North Olympic Peninsula road departments will suffer if a federal subsidy isn’t renewed, officials said.
Congress hasn’t reauthorized the Secure Rural Schools program for county road funds, which compensates western timber counties for low harvests.
Jefferson County stands to lose $400,000 this year if the program isn’t reauthorized.
Although the lack of the fund hurts, the Clallam County road department wasn’t expecting a cent this year.
Agriculture Secretary Tom Vilsack said Thursday that the U.S. Forest Service is sending more than $50 million to 746 timber counties in February.
That compares to about $300 million paid out last fiscal year under the Secure Rural Schools subsidy program.
Forest Service payments to Washington counties are dropping from $21.5 million to $2.1 million.
And although Peninsula counties may get some of the money, none is authorized for roads.
Secure Rural Schools provided more than $1 million to the Clallam County Road Fund in 2006 and 2007.
That fell to $776,000 in 2010, $425,000 in 2011 and 2012 and $428,000 in 2013.
There was no reauthorization for the road fund in 2014 and nothing projected for this year, officials said.
“A half a million bucks is a half a million bucks,” Clallam County Engineer Ross Tyler said.
“That’s quite a few miles of chip seal. It just reduces our ability to hold a fund balance out into the future, since we’re already programing six years out.”
The Clallam County Road Department did not budget any Secure Rural Schools funding in 2014 because “we have never put money into our budget that we don’t have in our hands,” Tyler said.
“We don’t have any strong feeling that we’ll get it in ‘15 or ‘16,” he added.
“We adjusted by essentially knocking projects completely off the list.”
Clallam County also has a non-roads special revenue fund that received $10,073 from Secure Rural Schools last year to go along with about $9,000 that wasn’t spent the previous year.
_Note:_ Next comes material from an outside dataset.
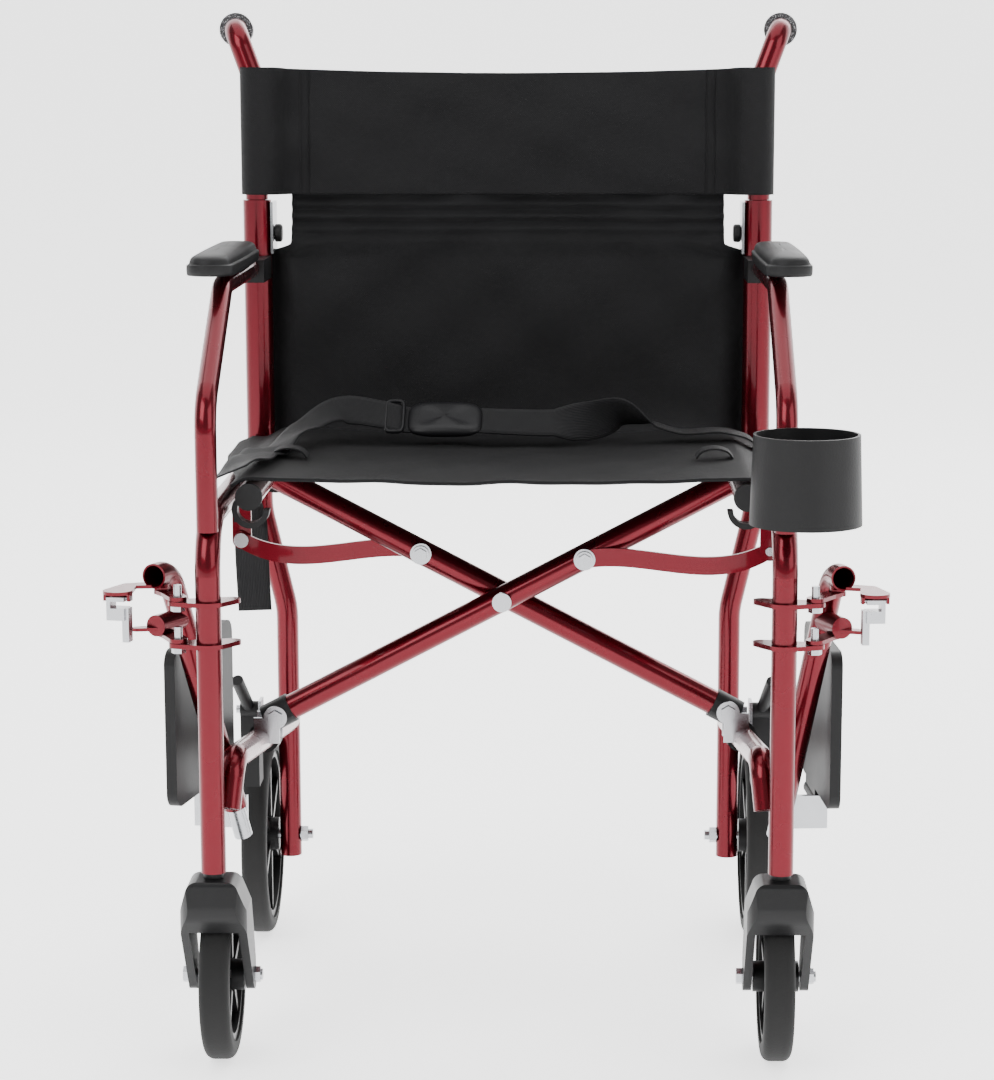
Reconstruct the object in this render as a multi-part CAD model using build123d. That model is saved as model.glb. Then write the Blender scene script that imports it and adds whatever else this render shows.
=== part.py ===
from build123d import *
import math
import os

# Folding transport wheelchair, with the footrests swung back.
# Millimetres. X is the chair's left-right axis (the cup holder is at +X), +Y points to the rear
# and +Z up. Sizes are written about the front posts' axis, which is Y = 0, and export() moves
# everything so that the origin is under the middle of the whole chair.

# ---- overall sizes ----
FRAME_HALF = 250.0          # frame tubes' axis from the middle of the chair
DEPTH = 450.0               # front post axis to back cane axis
SIDE_RAIL_Z = 499.0         # axis of the seat-level side rail
SEAT_RAIL_Z = 511.0         # axis of the seat rails
ARM_RAIL_Z = 691.0          # axis of the arm tube under its pad
BACK_JOINT_Z = 754.0        # where the upper canes stand on the lower ones
CANE_BEND_Z = 868.0         # where the upper canes start to splay outwards
HANDLE_Z = 921.0            # axis of the push handles

# ---- tubes ----
POST_OD = 22.2
ARM_OD = 19.0
CANE_OD = 28.0
BRACE_OD = 24.0
RAIL_OD = 22.2
EXTENSION_OD = 17.0
TUBE_WALL = 1.6
POST_BEND_R = 48.0
POST_BOTTOM_Z = 186.0

# ---- rear leg ----
LEG_HALF = FRAME_HALF - 24.0    # axis of the lower rear legs, jogged inboard
JOG_TOP_Z = 442.0
JOG_BOTTOM_Z = 340.0
LEG_BOTTOM_Z = 80.0
JOG_BEND_R = 90.0
SWAGE_Z = 496.0             # below this the cane has the smaller diameter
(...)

“It isn’t a huge deal for us because of the strict limitations on how that money is used,” Jim Jones, Clallam County administrator, said Tuesday.
“So we’re OK. It won’t alter our budget because we budget it based on actual revenues that we have,” he said.
In Jefferson County, the program provided about $1.3 million to the Jefferson County Road Fund five or six years ago.
County Administrator Philip Morley said that represented a “significant part of our income for capital road repairs and improvements.”
“Last year that had dwindled to about $400,000, and this year will drop to $0 if Congress does not reauthorize and fund Secure Rural Schools,” Morley said in an email.
Secure Rural Schools was adopted after the spotted owl and other species were listed as endangered or threatened, reducing timber harvest from U.S. Forest Service lands, Morley said.
“Storms in December created significant emergency repair costs for us, and we also have major routine capital needs to replace worn out culverts, paint and repair bridges and other structures, repave and widen roads, and more. But we do not have adequate funding to pay for that without SRS,” he said.
In this state, Secure Rural Schools really doesn’t affect schools because the state reduces a district’s portion dollar-for-dollar, Jones said.
“So it really doesn’t affect the schools themselves,” Jones said. “But it affects the general state budget because that’s money they don’t get. But for us, it’s gotten smaller and smaller.”
Jones could not predict whether the funding would be reauthorized this year.
“For six years in a row it has been re-renewed for one year at a time,” he said.
“I’ve heard discussion that they’ll put it together with several other things, but until they actually do — and it won’t happen until August or September — we won’t really know.”